Write out the data again in full, exactly as it reads.

┌─ Data block

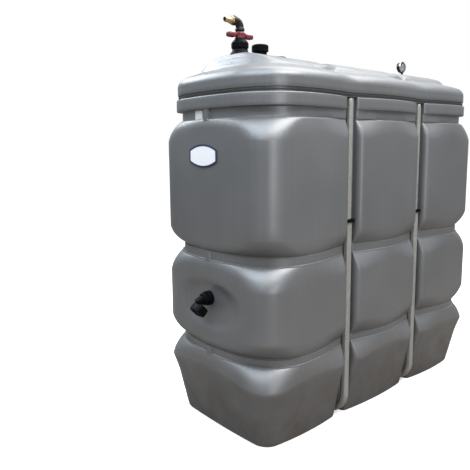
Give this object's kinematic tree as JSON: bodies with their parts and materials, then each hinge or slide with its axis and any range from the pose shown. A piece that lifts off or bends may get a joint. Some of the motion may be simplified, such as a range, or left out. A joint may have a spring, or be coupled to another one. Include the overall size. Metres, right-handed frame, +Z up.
{
  "type": "fuel storage tank",
  "caption": "Double-walled polyethylene fuel tank in three bowed bays, with strap grooves, a domed roof, suction valve, filler cap and level gauge.",
  "frame": {"origin": "on the floor, under the middle of the container", "axes": "+X along the tank away from the end with the outlet, +Z up, -Y the side seen in the picture"},
  "size_m": [1.7078, 0.724, 1.786],
  "materials": {
    "grey_polyethylene": "satin, faint vertical streaks",
    "black_plastic": "moulded",
    "red_plastic": "semi-gloss",
    "dark_iron": "blackened",
    "brass": "machined",
    "galvanised_steel": "galvanised, dull",
    "gauge_chrome": "polished",
    "dial_white": "printed scale",
    "needle_black": "matt",
    "gauge_glass": "clear",
    "badge_white": "bare",
    "badge_navy": "bare",
    "film_white": "bare film"
  },
  "bodies": {
    "tank": {"outer_container": "grey_polyethylene", "inner_flange": "grey_polyethylene", "lid": "grey_polyethylene", "valve_flange": "black_plastic", "valve_union": "black_plastic", "valve_spindle": "black_plastic", "suction_elbow": "dark_iron", "brass_nipple": "brass", "filler_neck": "black_plastic", "inspection_plug": "black_plastic", "gauge_stem": "black_plastic", "gauge_case": "gauge_chrome", "gauge_dial": "dial_white", "gauge_needle": "needle_black", "gauge_glass": "gauge_glass", "outlet_socket": "black_plastic", "outlet_knob": "black_plastic", "outlet_hood": "black_plastic", "badge_plate": "badge_white", "badge_border": "badge_navy", "data_plate": "film_white", "strap_left_lower": "galvanised_steel", "strap_left_front": "galvanised_steel", "clip_left_front": "black_plastic", "strap_left_rear": "galvanised_steel", "clip_left_rear": "black_plastic", "strap_right_lower": "galvanised_steel", "strap_right_front": "galvanised_steel", "clip_right_front": "black_plastic", "strap_right_rear": "galvanised_steel", "clip_right_rear": "black_plastic"},
    "valve_handle": {"valve_handle": "red_plastic"},
    "filler_cap": {"filler_cap": "black_plastic"}
  },
  "joints": [
    {"name": "valve_turn", "type": "hinge", "parent": "tank", "child": "valve_handle", "pos_m": [-0.62, 0, 1.711], "axis": [0, 0, 1], "range_deg": [0, 90]},
    {"name": "cap_turn", "type": "hinge", "parent": "tank", "child": "filler_cap", "pos_m": [-0.503, 0, 1.67], "axis": [0, 0, 1], "range_deg": [0, 90]}
  ]
}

└─

Written response
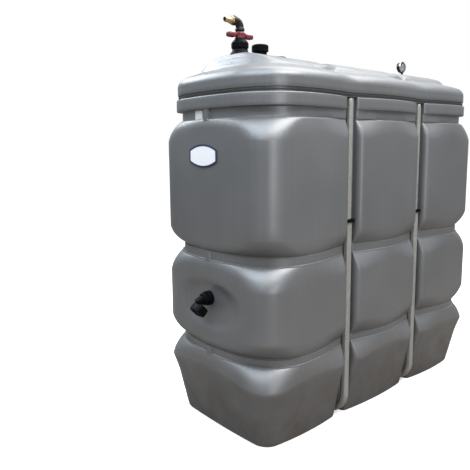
Give this object's kinematic tree as JSON: bodies with their parts and materials, then each hinge or slide with its axis and any range from the pose shown. A piece that lifts off or bends may get a joint. Some of the motion may be simplified, such as a range, or left out. A joint may have a spring, or be coupled to another one. Include the overall size. Metres, right-handed frame, +Z up.
{
  "type": "fuel storage tank",
  "caption": "Double-walled polyethylene fuel tank in three bowed bays, with strap grooves, a domed roof, suction valve, filler cap and level gauge.",
  "frame": {"origin": "on the floor, under the middle of the container", "axes": "+X along the tank away from the end with the outlet, +Z up, -Y the side seen in the picture"},
  "size_m": [1.7078, 0.724, 1.786],
  "materials": {
    "grey_polyethylene": "satin, faint vertical streaks",
    "black_plastic": "moulded",
    "red_plastic": "semi-gloss",
    "dark_iron": "blackened",
    "brass": "machined",
    "galvanised_steel": "galvanised, dull",
    "gauge_chrome": "polished",
    "dial_white": "printed scale",
    "needle_black": "matt",
    "gauge_glass": "clear",
    "badge_white": "bare",
    "badge_navy": "bare",
    "film_white": "bare film"
  },
  "bodies": {
    "tank": {"outer_container": "grey_polyethylene", "inner_flange": "grey_polyethylene", "lid": "grey_polyethylene", "valve_flange": "black_plastic", "valve_union": "black_plastic", "valve_spindle": "black_plastic", "suction_elbow": "dark_iron", "brass_nipple": "brass", "filler_neck": "black_plastic", "inspection_plug": "black_plastic", "gauge_stem": "black_plastic", "gauge_case": "gauge_chrome", "gauge_dial": "dial_white", "gauge_needle": "needle_black", "gauge_glass": "gauge_glass", "outlet_socket": "black_plastic", "outlet_knob": "black_plastic", "outlet_hood": "black_plastic", "badge_plate": "badge_white", "badge_border": "badge_navy", "data_plate": "film_white", "strap_left_lower": "galvanised_steel", "strap_left_front": "galvanised_steel", "clip_left_front": "black_plastic", "strap_left_rear": "galvanised_steel", "clip_left_rear": "black_plastic", "strap_right_lower": "galvanised_steel", "strap_right_front": "galvanised_steel", "clip_right_front": "black_plastic", "strap_right_rear": "galvanised_steel", "clip_right_rear": "black_plastic"},
    "valve_handle": {"valve_handle": "red_plastic"},
    "filler_cap": {"filler_cap": "black_plastic"}
  },
  "joints": [
    {"name": "valve_turn", "type": "hinge", "parent": "tank", "child": "valve_handle", "pos_m": [-0.62, 0, 1.711], "axis": [0, 0, 1], "range_deg": [0, 90]},
    {"name": "cap_turn", "type": "hinge", "parent": "tank", "child": "filler_cap", "pos_m": [-0.503, 0, 1.67], "axis": [0, 0, 1], "range_deg": [0, 90]}
  ]
}